++++ INFORMATION SHOWN ++++

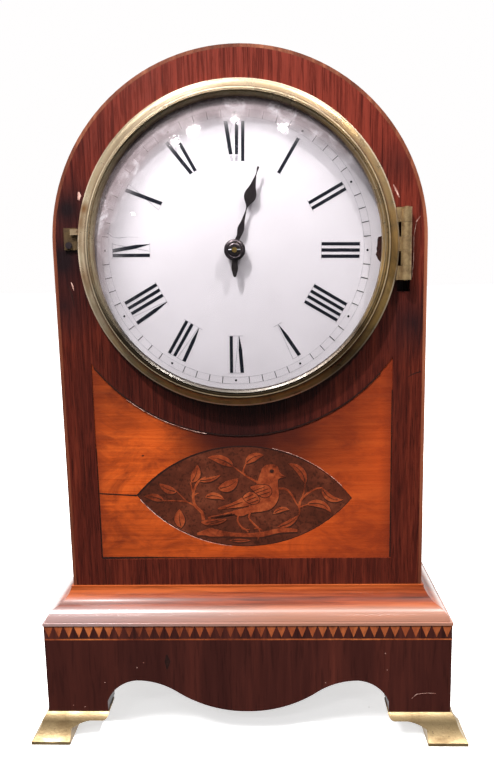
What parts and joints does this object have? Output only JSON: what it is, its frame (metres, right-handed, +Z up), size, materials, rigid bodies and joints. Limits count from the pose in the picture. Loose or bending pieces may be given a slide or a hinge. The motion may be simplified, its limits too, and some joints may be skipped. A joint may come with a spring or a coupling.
{
  "type": "bracket clock",
  "caption": "Arched-top mahogany bracket clock: hinged brass bezel over a white round dial, inlaid panel, moulded plinth on brass bracket feet, glazed rear door, rear-wound pendulum movement.",
  "frame": {"origin": "on the ground, at the centre of the footprint of the four feet", "axes": "+Z up; -Y out of the dial, towards the viewer; +X to the viewer's right"},
  "size_m": [0.2212, 0.1482, 0.3405],
  "materials": {
    "veneer": "french polished figured mahogany veneer",
    "case_wood": "polished mahogany",
    "carcase_wood": "plain unpolished wood",
    "base_wood": "dark polished mahogany",
    "moulding_wood": "glossy polished mahogany",
    "line_wood": "boxwood line",
    "satinwood": "polished satinwood veneer",
    "marquetry": "marquetry of stained and shaded woods",
    "dogtooth": "banding of light and dark woods",
    "case_brass": "worn cast brass",
    "clock_glass": "clear glass",
    "enamel": "white vitreous enamel",
    "blued_steel": "dark blued steel",
    "steel": "polished steel",
    "train_brass": "polished brass"
  },
  "bodies": {
    "case": {"front_board": "veneer", "edge_stringing": "line_wood", "satinwood_panel": "satinwood", "inlay_plaque": "marquetry", "arch_top": "case_wood", "case_sides": "case_wood", "base_board": "carcase_wood", "base_moulding": "moulding_wood", "plinth_front": "base_wood", "plinth_sides": "base_wood", "plinth_back": "base_wood", "banding": "dogtooth", "front_feet": "case_brass", "back_feet": "case_brass", "case_hinge_leaf": "case_brass", "bezel_hinge_pin": "case_brass", "catch_plate": "case_brass", "dial_plate": "enamel", "glue_blocks": "carcase_wood", "case_screws": "steel", "seatboard": "carcase_wood", "back_frame": "case_wood", "frame_hinge_leaves": "case_brass", "door_hinge_pins": "case_brass", "plate_front": "train_brass", "plate_back": "train_brass", "pillars": "train_brass", "movement_fasteners": "steel", "click_spring": "steel", "suspension_cock": "train_brass"},
    "bezel": {"bezel_ring": "case_brass", "bezel_glass": "clock_glass", "glass_ring": "case_brass", "bezel_hinge_leaf": "case_brass", "bezel_tab": "case_brass"},
    "rear_door": {"door_frame": "case_wood", "door_glass": "clock_glass", "door_hinge_leaves": "case_brass"},
    "latch": {"door_latch": "case_brass"},
    "minute_arbor": {"centre_wheel": "train_brass", "cannon_pinion": "steel", "minute_hand": "blued_steel", "hand_collet": "blued_steel", "hand_pin": "blued_steel"},
    "hour_work": {"hour_wheel": "train_brass", "hour_hand": "blued_steel"},
    "minute_work": {"minute_wheel": "train_brass"},
    "second_arbor": {"second_wheel": "train_brass"},
    "going_barrel": {"barrel": "train_brass", "mainspring": "steel"},
    "third_arbor": {"third_wheel": "train_brass"},
    "escape_arbor": {"escape_wheel": "train_brass"},
    "winding_arbor": {"barrel_arbor": "steel", "ratchet_wheel": "steel"},
    "click_pawl": {"click": "steel"},
    "anchor": {"pallets": "steel"},
    "pendulum": {"suspension_spring": "steel", "pendulum_rod": "steel"},
    "bob": {"pendulum_bob": "train_brass"},
    "nut": {"rating_nut": "train_brass"}
  },
  "joints": [
    {"name": "bezel_door", "type": "hinge", "parent": "case", "child": "bezel", "pos_m": [0.0793, -0.0568, 0.2483], "axis": [0, 0, 1], "range_deg": [0, 120]},
    {"name": "rear_door", "type": "hinge", "parent": "case", "child": "rear_door", "pos_m": [0.0654, 0.0689, 0.2], "axis": [0, 0, -1], "range_deg": [0, 110]},
    {"name": "latch_turn", "type": "hinge", "parent": "rear_door", "child": "latch", "pos_m": [-0.0583, 0.0665, 0.172], "axis": [0, -1, 0], "range_deg": [0, 90]},
    {"name": "minute_arbor_turn", "type": "hinge", "parent": "case", "child": "minute_arbor", "pos_m": [-0.0015, -0.04, 0.247], "axis": [0, 1, 0], "continuous": true},
    {"name": "hour_turn", "type": "hinge", "parent": "case", "child": "hour_work", "pos_m": [-0.0015, -0.04, 0.247], "axis": [0, 1, 0], "continuous": true},
    {"name": "minute_work_turn", "type": "hinge", "parent": "case", "child": "minute_work", "pos_m": [-0.0015, -0.04, 0.235], "axis": [0, 1, 0], "continuous": true},
    {"name": "second_arbor_turn", "type": "hinge", "parent": "case", "child": "second_arbor", "pos_m": [0.0093, -0.04, 0.22829], "axis": [0, 1, 0], "continuous": true},
    {"name": "barrel_turn", "type": "hinge", "parent": "case", "child": "going_barrel", "pos_m": [-0.01657, -0.04, 0.21085], "axis": [0, 1, 0], "continuous": true},
    {"name": "third_arbor_turn", "type": "hinge", "parent": "case", "child": "third_arbor", "pos_m": [-0.01743, -0.04, 0.26037], "axis": [0, 1, 0], "continuous": true},
    {"name": "escape_arbor_turn", "type": "hinge", "parent": "case", "child": "escape_arbor", "pos_m": [-0.0015, -0.04, 0.27374], "axis": [0, 1, 0], "continuous": true},
    {"name": "winding", "type": "hinge", "parent": "case", "child": "winding_arbor", "pos_m": [-0.01657, -0.04, 0.21085], "axis": [0, 1, 0], "range_deg": [0, 2160]},
    {"name": "click_pivot", "type": "hinge", "parent": "case", "child": "click_pawl", "pos_m": [-0.01657, 0.003, 0.22405], "axis": [0, 1, 0], "range_deg": [-10, 16]},
    {"name": "pendulum_swing", "type": "hinge", "parent": "case", "child": "pendulum", "pos_m": [-0.0015, 0.0095, 0.29324], "axis": [0, 1, 0], "range_deg": [-3, 3]},
    {"name": "anchor_swing", "type": "hinge", "parent": "case", "child": "anchor", "pos_m": [-0.0015, -0.04, 0.29324], "axis": [0, 1, 0], "range_deg": [-3, 3]},
    {"name": "rating_nut_turn", "type": "hinge", "parent": "bob", "child": "nut", "pos_m": [-0.0015, 0.0095, 0.101], "axis": [0, 0, 1], "range_deg": [-900, 900]},
    {"name": "bob_height", "type": "slide", "parent": "pendulum", "child": "bob", "axis": [0, 0, 1], "range_m": [-0.002, 0.002]}
  ],
  "couplings": [
    {"joint": "hour_turn", "follows": "minute_arbor_turn", "ratio": 0.083333},
    {"joint": "minute_work_turn", "follows": "minute_arbor_turn", "ratio": -0.33333},
    {"joint": "second_arbor_turn", "follows": "minute_arbor_turn", "ratio": -0.2},
    {"joint": "barrel_turn", "follows": "minute_arbor_turn", "ratio": 0.028571},
    {"joint": "third_arbor_turn", "follows": "minute_arbor_turn", "ratio": -12},
    {"joint": "escape_arbor_turn", "follows": "minute_arbor_turn", "ratio": 144},
    {"joint": "anchor_swing", "follows": "pendulum_swing", "ratio": 1},
    {"joint": "rating_nut_turn", "follows": "bob_height", "rad_per_m": 7854}
  ]
}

++++

Nothing should be changed: write out all of the data as is.

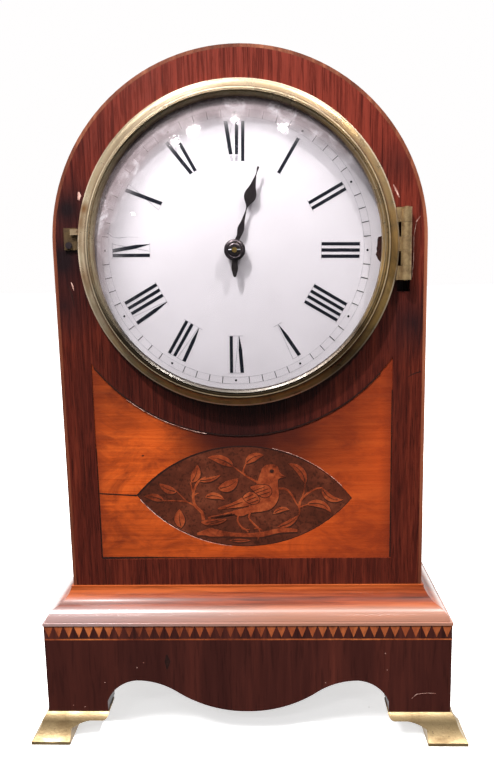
What parts and joints does this object have? Output only JSON: what it is, its frame (metres, right-handed, +Z up), size, materials, rigid bodies and joints. Limits count from the pose in the picture. Loose or bending pieces may be given a slide or a hinge. The motion may be simplified, its limits too, and some joints may be skipped. A joint may come with a spring or a coupling.
{
  "type": "bracket clock",
  "caption": "Arched-top mahogany bracket clock: hinged brass bezel over a white round dial, inlaid panel, moulded plinth on brass bracket feet, glazed rear door, rear-wound pendulum movement.",
  "frame": {"origin": "on the ground, at the centre of the footprint of the four feet", "axes": "+Z up; -Y out of the dial, towards the viewer; +X to the viewer's right"},
  "size_m": [0.2212, 0.1482, 0.3405],
  "materials": {
    "veneer": "french polished figured mahogany veneer",
    "case_wood": "polished mahogany",
    "carcase_wood": "plain unpolished wood",
    "base_wood": "dark polished mahogany",
    "moulding_wood": "glossy polished mahogany",
    "line_wood": "boxwood line",
    "satinwood": "polished satinwood veneer",
    "marquetry": "marquetry of stained and shaded woods",
    "dogtooth": "banding of light and dark woods",
    "case_brass": "worn cast brass",
    "clock_glass": "clear glass",
    "enamel": "white vitreous enamel",
    "blued_steel": "dark blued steel",
    "steel": "polished steel",
    "train_brass": "polished brass"
  },
  "bodies": {
    "case": {"front_board": "veneer", "edge_stringing": "line_wood", "satinwood_panel": "satinwood", "inlay_plaque": "marquetry", "arch_top": "case_wood", "case_sides": "case_wood", "base_board": "carcase_wood", "base_moulding": "moulding_wood", "plinth_front": "base_wood", "plinth_sides": "base_wood", "plinth_back": "base_wood", "banding": "dogtooth", "front_feet": "case_brass", "back_feet": "case_brass", "case_hinge_leaf": "case_brass", "bezel_hinge_pin": "case_brass", "catch_plate": "case_brass", "dial_plate": "enamel", "glue_blocks": "carcase_wood", "case_screws": "steel", "seatboard": "carcase_wood", "back_frame": "case_wood", "frame_hinge_leaves": "case_brass", "door_hinge_pins": "case_brass", "plate_front": "train_brass", "plate_back": "train_brass", "pillars": "train_brass", "movement_fasteners": "steel", "click_spring": "steel", "suspension_cock": "train_brass"},
    "bezel": {"bezel_ring": "case_brass", "bezel_glass": "clock_glass", "glass_ring": "case_brass", "bezel_hinge_leaf": "case_brass", "bezel_tab": "case_brass"},
    "rear_door": {"door_frame": "case_wood", "door_glass": "clock_glass", "door_hinge_leaves": "case_brass"},
    "latch": {"door_latch": "case_brass"},
    "minute_arbor": {"centre_wheel": "train_brass", "cannon_pinion": "steel", "minute_hand": "blued_steel", "hand_collet": "blued_steel", "hand_pin": "blued_steel"},
    "hour_work": {"hour_wheel": "train_brass", "hour_hand": "blued_steel"},
    "minute_work": {"minute_wheel": "train_brass"},
    "second_arbor": {"second_wheel": "train_brass"},
    "going_barrel": {"barrel": "train_brass", "mainspring": "steel"},
    "third_arbor": {"third_wheel": "train_brass"},
    "escape_arbor": {"escape_wheel": "train_brass"},
    "winding_arbor": {"barrel_arbor": "steel", "ratchet_wheel": "steel"},
    "click_pawl": {"click": "steel"},
    "anchor": {"pallets": "steel"},
    "pendulum": {"suspension_spring": "steel", "pendulum_rod": "steel"},
    "bob": {"pendulum_bob": "train_brass"},
    "nut": {"rating_nut": "train_brass"}
  },
  "joints": [
    {"name": "bezel_door", "type": "hinge", "parent": "case", "child": "bezel", "pos_m": [0.0793, -0.0568, 0.2483], "axis": [0, 0, 1], "range_deg": [0, 120]},
    {"name": "rear_door", "type": "hinge", "parent": "case", "child": "rear_door", "pos_m": [0.0654, 0.0689, 0.2], "axis": [0, 0, -1], "range_deg": [0, 110]},
    {"name": "latch_turn", "type": "hinge", "parent": "rear_door", "child": "latch", "pos_m": [-0.0583, 0.0665, 0.172], "axis": [0, -1, 0], "range_deg": [0, 90]},
    {"name": "minute_arbor_turn", "type": "hinge", "parent": "case", "child": "minute_arbor", "pos_m": [-0.0015, -0.04, 0.247], "axis": [0, 1, 0], "continuous": true},
    {"name": "hour_turn", "type": "hinge", "parent": "case", "child": "hour_work", "pos_m": [-0.0015, -0.04, 0.247], "axis": [0, 1, 0], "continuous": true},
    {"name": "minute_work_turn", "type": "hinge", "parent": "case", "child": "minute_work", "pos_m": [-0.0015, -0.04, 0.235], "axis": [0, 1, 0], "continuous": true},
    {"name": "second_arbor_turn", "type": "hinge", "parent": "case", "child": "second_arbor", "pos_m": [0.0093, -0.04, 0.22829], "axis": [0, 1, 0], "continuous": true},
    {"name": "barrel_turn", "type": "hinge", "parent": "case", "child": "going_barrel", "pos_m": [-0.01657, -0.04, 0.21085], "axis": [0, 1, 0], "continuous": true},
    {"name": "third_arbor_turn", "type": "hinge", "parent": "case", "child": "third_arbor", "pos_m": [-0.01743, -0.04, 0.26037], "axis": [0, 1, 0], "continuous": true},
    {"name": "escape_arbor_turn", "type": "hinge", "parent": "case", "child": "escape_arbor", "pos_m": [-0.0015, -0.04, 0.27374], "axis": [0, 1, 0], "continuous": true},
    {"name": "winding", "type": "hinge", "parent": "case", "child": "winding_arbor", "pos_m": [-0.01657, -0.04, 0.21085], "axis": [0, 1, 0], "range_deg": [0, 2160]},
    {"name": "click_pivot", "type": "hinge", "parent": "case", "child": "click_pawl", "pos_m": [-0.01657, 0.003, 0.22405], "axis": [0, 1, 0], "range_deg": [-10, 16]},
    {"name": "pendulum_swing", "type": "hinge", "parent": "case", "child": "pendulum", "pos_m": [-0.0015, 0.0095, 0.29324], "axis": [0, 1, 0], "range_deg": [-3, 3]},
    {"name": "anchor_swing", "type": "hinge", "parent": "case", "child": "anchor", "pos_m": [-0.0015, -0.04, 0.29324], "axis": [0, 1, 0], "range_deg": [-3, 3]},
    {"name": "rating_nut_turn", "type": "hinge", "parent": "bob", "child": "nut", "pos_m": [-0.0015, 0.0095, 0.101], "axis": [0, 0, 1], "range_deg": [-900, 900]},
    {"name": "bob_height", "type": "slide", "parent": "pendulum", "child": "bob", "axis": [0, 0, 1], "range_m": [-0.002, 0.002]}
  ],
  "couplings": [
    {"joint": "hour_turn", "follows": "minute_arbor_turn", "ratio": 0.083333},
    {"joint": "minute_work_turn", "follows": "minute_arbor_turn", "ratio": -0.33333},
    {"joint": "second_arbor_turn", "follows": "minute_arbor_turn", "ratio": -0.2},
    {"joint": "barrel_turn", "follows": "minute_arbor_turn", "ratio": 0.028571},
    {"joint": "third_arbor_turn", "follows": "minute_arbor_turn", "ratio": -12},
    {"joint": "escape_arbor_turn", "follows": "minute_arbor_turn", "ratio": 144},
    {"joint": "anchor_swing", "follows": "pendulum_swing", "ratio": 1},
    {"joint": "rating_nut_turn", "follows": "bob_height", "rad_per_m": 7854}
  ]
}